[EXERCISE OBJECTIVE]: Beginning with the first line of the data below, reproduce every line unchanged, ending with the line that holds "front faces -Y.".

-- BEGIN --

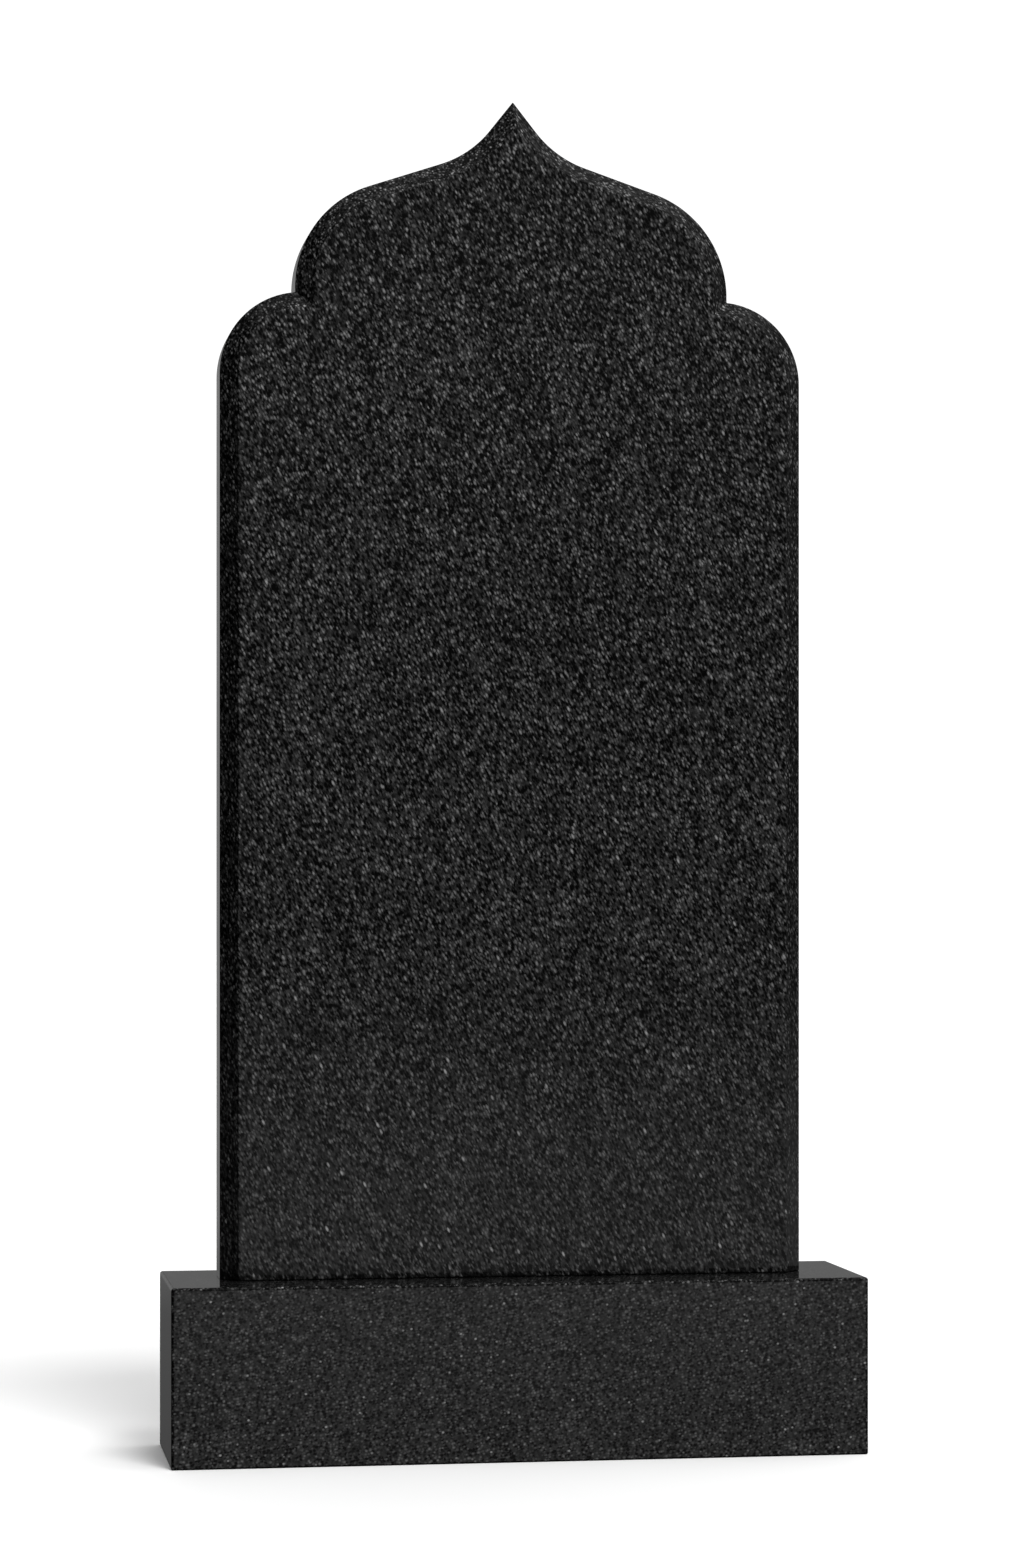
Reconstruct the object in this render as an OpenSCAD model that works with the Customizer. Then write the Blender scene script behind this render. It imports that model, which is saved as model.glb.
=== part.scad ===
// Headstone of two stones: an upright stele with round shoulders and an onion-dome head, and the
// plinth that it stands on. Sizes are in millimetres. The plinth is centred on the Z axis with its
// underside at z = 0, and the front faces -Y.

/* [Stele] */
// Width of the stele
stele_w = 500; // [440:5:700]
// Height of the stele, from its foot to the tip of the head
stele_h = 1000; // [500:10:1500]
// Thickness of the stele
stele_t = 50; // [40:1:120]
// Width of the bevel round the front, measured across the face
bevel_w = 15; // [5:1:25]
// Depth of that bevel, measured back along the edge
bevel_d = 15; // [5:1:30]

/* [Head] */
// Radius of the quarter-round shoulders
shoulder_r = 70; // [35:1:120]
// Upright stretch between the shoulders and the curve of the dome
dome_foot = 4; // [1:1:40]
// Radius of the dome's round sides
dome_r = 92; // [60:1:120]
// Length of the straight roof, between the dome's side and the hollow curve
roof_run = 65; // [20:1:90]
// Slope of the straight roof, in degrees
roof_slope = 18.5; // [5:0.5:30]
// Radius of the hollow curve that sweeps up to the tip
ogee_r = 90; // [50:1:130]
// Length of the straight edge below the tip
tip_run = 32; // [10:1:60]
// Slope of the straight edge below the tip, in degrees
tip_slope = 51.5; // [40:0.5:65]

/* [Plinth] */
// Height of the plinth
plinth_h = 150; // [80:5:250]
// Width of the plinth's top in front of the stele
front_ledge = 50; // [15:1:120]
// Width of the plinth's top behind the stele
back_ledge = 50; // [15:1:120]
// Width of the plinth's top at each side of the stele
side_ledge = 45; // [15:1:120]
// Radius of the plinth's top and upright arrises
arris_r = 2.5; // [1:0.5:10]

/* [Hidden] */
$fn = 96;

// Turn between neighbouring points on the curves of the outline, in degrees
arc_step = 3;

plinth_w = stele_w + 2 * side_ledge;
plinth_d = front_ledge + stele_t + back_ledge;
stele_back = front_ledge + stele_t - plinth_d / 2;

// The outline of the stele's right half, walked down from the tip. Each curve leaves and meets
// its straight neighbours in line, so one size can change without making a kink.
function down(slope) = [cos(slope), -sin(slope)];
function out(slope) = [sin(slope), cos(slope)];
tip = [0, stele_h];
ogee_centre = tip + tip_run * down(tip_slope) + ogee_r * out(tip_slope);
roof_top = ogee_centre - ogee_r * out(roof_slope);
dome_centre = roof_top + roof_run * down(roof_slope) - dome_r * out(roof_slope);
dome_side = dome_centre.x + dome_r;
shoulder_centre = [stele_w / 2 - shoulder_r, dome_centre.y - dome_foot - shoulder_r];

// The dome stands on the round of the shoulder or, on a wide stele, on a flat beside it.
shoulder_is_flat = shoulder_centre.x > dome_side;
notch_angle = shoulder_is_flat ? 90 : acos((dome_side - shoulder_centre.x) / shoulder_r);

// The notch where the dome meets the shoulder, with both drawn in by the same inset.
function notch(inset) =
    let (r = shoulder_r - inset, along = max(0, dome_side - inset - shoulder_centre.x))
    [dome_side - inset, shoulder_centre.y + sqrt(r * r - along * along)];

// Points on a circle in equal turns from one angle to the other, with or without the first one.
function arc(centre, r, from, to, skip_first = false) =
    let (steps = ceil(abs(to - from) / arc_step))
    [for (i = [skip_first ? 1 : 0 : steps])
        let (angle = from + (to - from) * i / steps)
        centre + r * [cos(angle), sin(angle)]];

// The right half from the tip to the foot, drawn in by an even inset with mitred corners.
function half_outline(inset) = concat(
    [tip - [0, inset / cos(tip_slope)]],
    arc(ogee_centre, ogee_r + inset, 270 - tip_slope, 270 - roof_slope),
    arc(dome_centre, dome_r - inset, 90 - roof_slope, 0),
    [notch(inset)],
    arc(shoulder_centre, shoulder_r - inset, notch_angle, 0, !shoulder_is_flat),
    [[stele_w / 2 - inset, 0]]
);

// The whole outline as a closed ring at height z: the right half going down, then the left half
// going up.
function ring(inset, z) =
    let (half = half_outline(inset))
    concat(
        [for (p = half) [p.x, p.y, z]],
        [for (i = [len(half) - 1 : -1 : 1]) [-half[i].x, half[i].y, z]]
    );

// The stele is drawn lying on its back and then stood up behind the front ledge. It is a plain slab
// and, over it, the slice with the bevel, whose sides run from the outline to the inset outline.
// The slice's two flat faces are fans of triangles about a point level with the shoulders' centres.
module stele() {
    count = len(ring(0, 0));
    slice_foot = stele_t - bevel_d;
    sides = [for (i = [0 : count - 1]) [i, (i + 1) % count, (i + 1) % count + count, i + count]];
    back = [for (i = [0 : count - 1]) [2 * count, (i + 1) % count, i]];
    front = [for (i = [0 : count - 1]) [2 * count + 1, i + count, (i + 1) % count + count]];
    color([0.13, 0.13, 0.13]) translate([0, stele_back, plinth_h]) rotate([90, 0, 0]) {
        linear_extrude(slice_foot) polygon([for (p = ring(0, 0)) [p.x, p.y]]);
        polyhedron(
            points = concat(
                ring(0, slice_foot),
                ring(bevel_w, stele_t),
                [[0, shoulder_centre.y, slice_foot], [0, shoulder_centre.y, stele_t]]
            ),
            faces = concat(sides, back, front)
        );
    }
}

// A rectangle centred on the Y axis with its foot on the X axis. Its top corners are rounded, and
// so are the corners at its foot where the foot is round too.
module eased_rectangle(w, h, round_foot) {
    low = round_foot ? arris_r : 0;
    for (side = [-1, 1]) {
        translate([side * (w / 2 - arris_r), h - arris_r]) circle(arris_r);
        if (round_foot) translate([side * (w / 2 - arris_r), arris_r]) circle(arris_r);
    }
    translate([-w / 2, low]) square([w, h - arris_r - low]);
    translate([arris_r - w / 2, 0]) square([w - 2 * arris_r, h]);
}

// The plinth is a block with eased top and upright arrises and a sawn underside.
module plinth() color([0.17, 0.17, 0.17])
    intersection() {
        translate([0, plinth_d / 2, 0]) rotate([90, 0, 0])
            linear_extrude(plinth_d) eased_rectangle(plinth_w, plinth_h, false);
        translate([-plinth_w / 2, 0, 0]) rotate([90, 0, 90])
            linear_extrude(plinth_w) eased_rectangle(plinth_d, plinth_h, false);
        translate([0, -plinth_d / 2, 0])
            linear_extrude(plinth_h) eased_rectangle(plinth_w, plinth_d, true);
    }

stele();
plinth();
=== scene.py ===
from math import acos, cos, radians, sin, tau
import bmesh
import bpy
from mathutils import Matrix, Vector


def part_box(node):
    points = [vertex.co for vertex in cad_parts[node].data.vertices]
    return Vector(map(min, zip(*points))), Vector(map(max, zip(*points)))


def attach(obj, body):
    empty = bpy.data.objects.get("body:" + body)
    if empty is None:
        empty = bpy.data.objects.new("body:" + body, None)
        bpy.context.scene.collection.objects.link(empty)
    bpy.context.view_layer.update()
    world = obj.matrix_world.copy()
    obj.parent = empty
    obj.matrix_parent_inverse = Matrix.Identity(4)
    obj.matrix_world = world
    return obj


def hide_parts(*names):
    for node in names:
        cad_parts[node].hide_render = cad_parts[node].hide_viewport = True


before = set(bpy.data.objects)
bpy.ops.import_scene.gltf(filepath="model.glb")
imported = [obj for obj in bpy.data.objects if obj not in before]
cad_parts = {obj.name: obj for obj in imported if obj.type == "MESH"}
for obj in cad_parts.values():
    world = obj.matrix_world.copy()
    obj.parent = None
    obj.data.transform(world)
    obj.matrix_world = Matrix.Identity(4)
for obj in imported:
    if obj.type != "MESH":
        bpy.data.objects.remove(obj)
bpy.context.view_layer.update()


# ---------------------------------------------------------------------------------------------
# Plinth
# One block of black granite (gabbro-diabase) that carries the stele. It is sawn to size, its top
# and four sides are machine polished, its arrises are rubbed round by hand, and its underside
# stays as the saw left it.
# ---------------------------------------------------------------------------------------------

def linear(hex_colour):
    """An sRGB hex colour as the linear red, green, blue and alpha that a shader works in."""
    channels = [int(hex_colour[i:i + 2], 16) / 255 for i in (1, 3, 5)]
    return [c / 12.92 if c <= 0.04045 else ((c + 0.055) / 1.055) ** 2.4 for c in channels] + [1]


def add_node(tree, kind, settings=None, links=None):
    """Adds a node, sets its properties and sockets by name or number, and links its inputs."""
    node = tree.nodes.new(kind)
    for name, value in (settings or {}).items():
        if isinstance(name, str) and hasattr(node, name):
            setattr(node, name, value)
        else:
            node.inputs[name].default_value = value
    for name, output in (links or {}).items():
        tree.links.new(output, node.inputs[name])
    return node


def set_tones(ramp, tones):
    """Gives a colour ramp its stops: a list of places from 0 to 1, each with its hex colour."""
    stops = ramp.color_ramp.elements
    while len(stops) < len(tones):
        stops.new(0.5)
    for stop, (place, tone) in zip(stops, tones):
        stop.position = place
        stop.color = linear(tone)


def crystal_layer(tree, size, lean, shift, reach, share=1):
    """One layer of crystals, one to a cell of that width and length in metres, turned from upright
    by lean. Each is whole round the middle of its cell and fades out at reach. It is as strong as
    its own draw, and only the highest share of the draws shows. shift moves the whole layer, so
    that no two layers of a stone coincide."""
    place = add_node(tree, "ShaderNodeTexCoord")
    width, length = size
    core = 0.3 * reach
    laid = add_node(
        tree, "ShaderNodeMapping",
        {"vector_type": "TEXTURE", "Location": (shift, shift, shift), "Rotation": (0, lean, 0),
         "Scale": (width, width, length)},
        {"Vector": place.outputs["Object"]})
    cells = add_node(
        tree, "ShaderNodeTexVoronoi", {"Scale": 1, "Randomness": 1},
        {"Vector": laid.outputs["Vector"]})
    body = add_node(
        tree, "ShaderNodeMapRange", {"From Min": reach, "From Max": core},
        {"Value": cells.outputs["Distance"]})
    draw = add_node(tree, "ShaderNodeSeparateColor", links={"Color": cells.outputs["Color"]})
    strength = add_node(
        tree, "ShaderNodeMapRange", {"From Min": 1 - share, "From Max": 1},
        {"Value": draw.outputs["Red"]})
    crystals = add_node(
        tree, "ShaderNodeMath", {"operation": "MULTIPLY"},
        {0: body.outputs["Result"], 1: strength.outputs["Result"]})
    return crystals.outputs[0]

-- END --

[EXERCISE RESPONSE]:
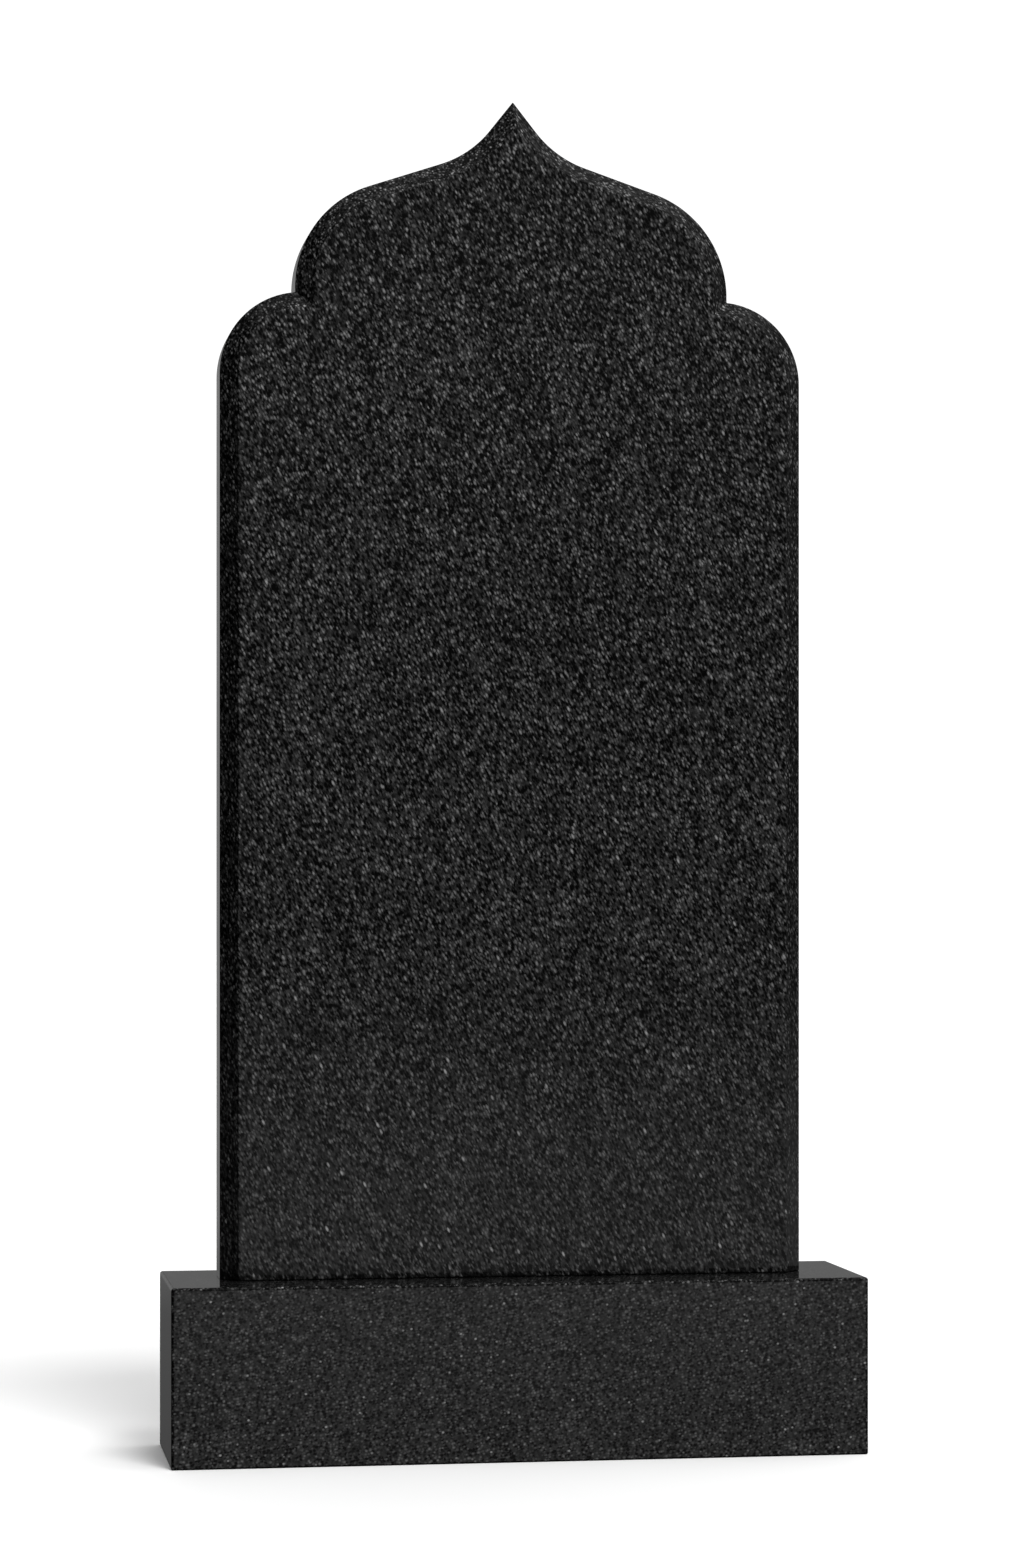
Reconstruct the object in this render as an OpenSCAD model that works with the Customizer. Then write the Blender scene script behind this render. It imports that model, which is saved as model.glb.
=== part.scad ===
// Headstone of two stones: an upright stele with round shoulders and an onion-dome head, and the
// plinth that it stands on. Sizes are in millimetres. The plinth is centred on the Z axis with its
// underside at z = 0, and the front faces -Y.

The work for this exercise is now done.